Je ne respire plus, s’il vous plait. Il y a un adage bien de chez nous que j’affectionne : « ne te laisse pas lécher par quelque chose qui pourrait t’avaler ». Aujourd’hui, force est de constater que tous les observateurs dressent un parallèle entre la manifestation du vendredi dernier et celle du 5 avril où le même Dicko demandait la tête du Premier ministre. Aujourd’hui, il ne demande plus, il exige la tête du Président de la République. L’appétit vient en mangeant dit-on, sauf que là je crois qu’il faudrait un estomac solide pour avaler un Président de la République. Avoir la tête du Président de la République ne semble pas être du domaine du possible. Jusqu’à la preuve du contraire, nous sommes encore en démocratie même si la nôtre est plus que malmenée. Or en démocratie, ce sont les urnes qui assurent l’alternance.
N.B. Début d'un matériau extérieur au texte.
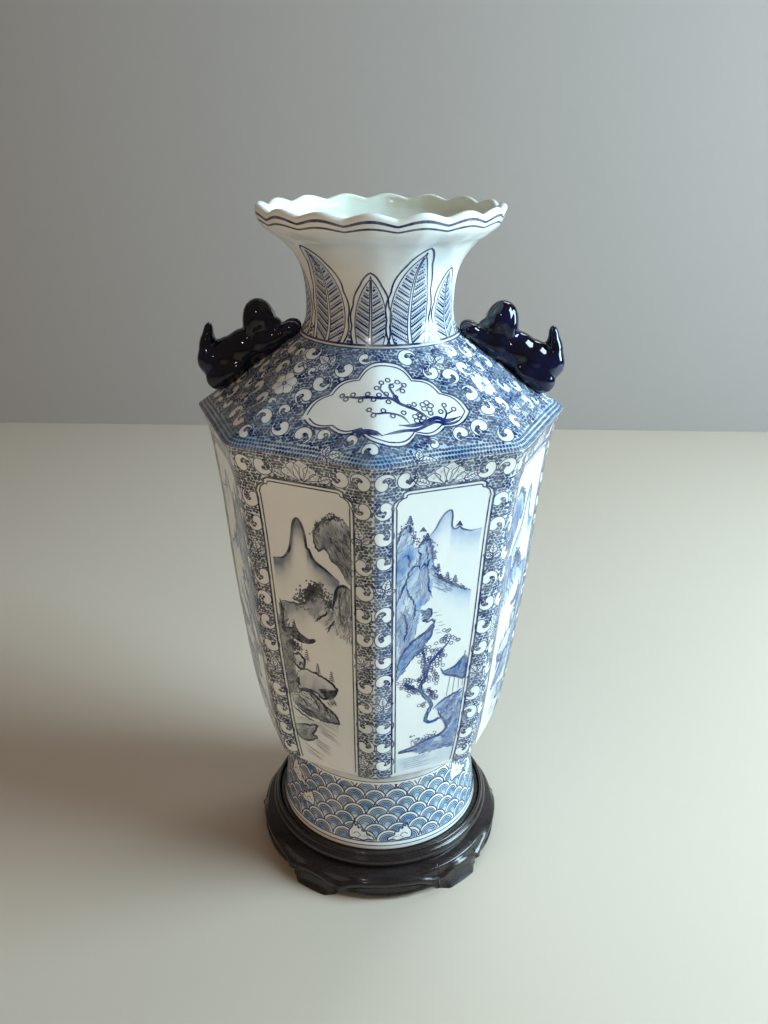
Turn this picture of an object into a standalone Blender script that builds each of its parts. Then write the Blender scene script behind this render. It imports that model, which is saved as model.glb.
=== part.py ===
"""Eight-sided porcelain vase with a scalloped neck and two crouching-lion handles, on a carved
hardwood stand.  Metres, +Z up, the stand's feet on z = 0, the vase's axis on x = y = 0.
Azimuths are degrees from the front (-Y), growing towards +X."""

import math

import bmesh
import bpy
from mathutils import Matrix, Vector

MM = 0.001

# --- driving dimensions, mm -------------------------------------------------------------------
STAND_H = 30.0          # floor to the seat's top
GAP = 0.3               # kept between pieces that touch
FOOT_Z = STAND_H + GAP  # underside of the porcelain foot; every vase height below counts from it
WALL = 4.5              # porcelain wall
SIDES = 8
ROUNDING = 60.0         # the higher, the sharper the eight corners
SCALLOPS = 16
SCALLOP_PHASE = -13.2   # azimuth of one valley of the rim
SCALLOP_H = 3.0         # valley to peak

NECK_Z = 346.0          # joint between neck and shoulder
EDGE_Z = 298.5          # the shoulder's edge
EDGE_R = 115.0          # corner radius there
NECK_R = 48.5           # neck radius at its joint
BODY_Z = 66.0           # joint between body and foot
BODY_R = 70.0           # corner radius there
FLOOR_Z = (8.0, 13.0)   # underside and top of the closed base inside the foot

# (corner radius, height): outside of the neck from the lip down
NECK_OUT = [(72.4, 416.2), (71.6, 411.5), (69.6, 407.8), (64.0, 404.2), (57.2, 400.2), (49.6, 389.5),
            (45.6, 379.0), (44.5, 366.0), (45.0, 355.0), (NECK_R, NECK_Z + GAP / 2)]
# outside of the body from the edge down
BODY_OUT = [(114.4, EDGE_Z - GAP / 2), (110.6, 288.0), (108.0, 275.0), (104.6, 244.0), (99.5, 178.0),
            (95.7, 142.5), (91.3, 106.0), (86.4, 78.0), (82.5, 71.0), (BODY_R, BODY_Z + GAP / 2)]
# outside of the foot from the body down
FOOT_OUT = [(BODY_R, BODY_Z - GAP / 2), (66.2, 62.0), (64.8, 56.0), (65.8, 47.0), (68.0, 30.0),
            (71.0, 8.0), (72.0, 1.2), (71.2, 0.0)]

SEAT_R = 75.2           # turned board that the vase stands on
SEAT_T = 10.0
RIM_IN, RIM_OUT = 75.5, 80.4
RIM_TOP, RIM_BOTTOM = STAND_H + 1.5, 21.0
APRON_R = 88.5          # widest part of the carved apron
APRON_IN = 78.0         # inside of the apron
LEDGE_R = 60.0          # inner edge of the ledge under the seat
FEET = 5
FOOT_AZ = -30.0         # azimuth of the first stand foot
FOOT_HALF = 11.5        # half of a foot's width, degrees
FOOT_TOP = 12.0         # where a foot meets the apron
LIFT = 60.0             # travel that lifts the vase clear of the stand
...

Ils peuvent demander à ce que les élections à venir soient les plus transparentes possibles et que la Cour constitutionnelle n’ait plus la possibilité de changer les résultats sortis des urnes.
Je ne respire plus, s’il vous plait. Les populations de la Région de Mopti sont fatiguées (elles ne sont pas les seules d’ailleurs). On leur avait promis la paix, la sécurité, le retour de l’entente. Mais de toute évidence c’est une fable. Il ne se passe pas un jour sans qu’on ne nous annonce des morts à la pelle. Quand les Peulhs et les Dogons ne s’entretuent pas, d’autres qui le font pour elles. La dernière en date, ce sont des hommes habillés comme nos FAMa qui ont perpétré des exécutions sommaires. Cela a suffi pour accuser les FAMa. Le ministère de la Défense a diligenté des enquêtes pour savoir exactement ce qui s’est passé. Avant même la fin des enquêtes, nos FAMa sont accablées tant à l’intérieur qu’à l’extérieur. En tous les cas, les massacres en vase clos doivent cesser dans la Région de Mopti.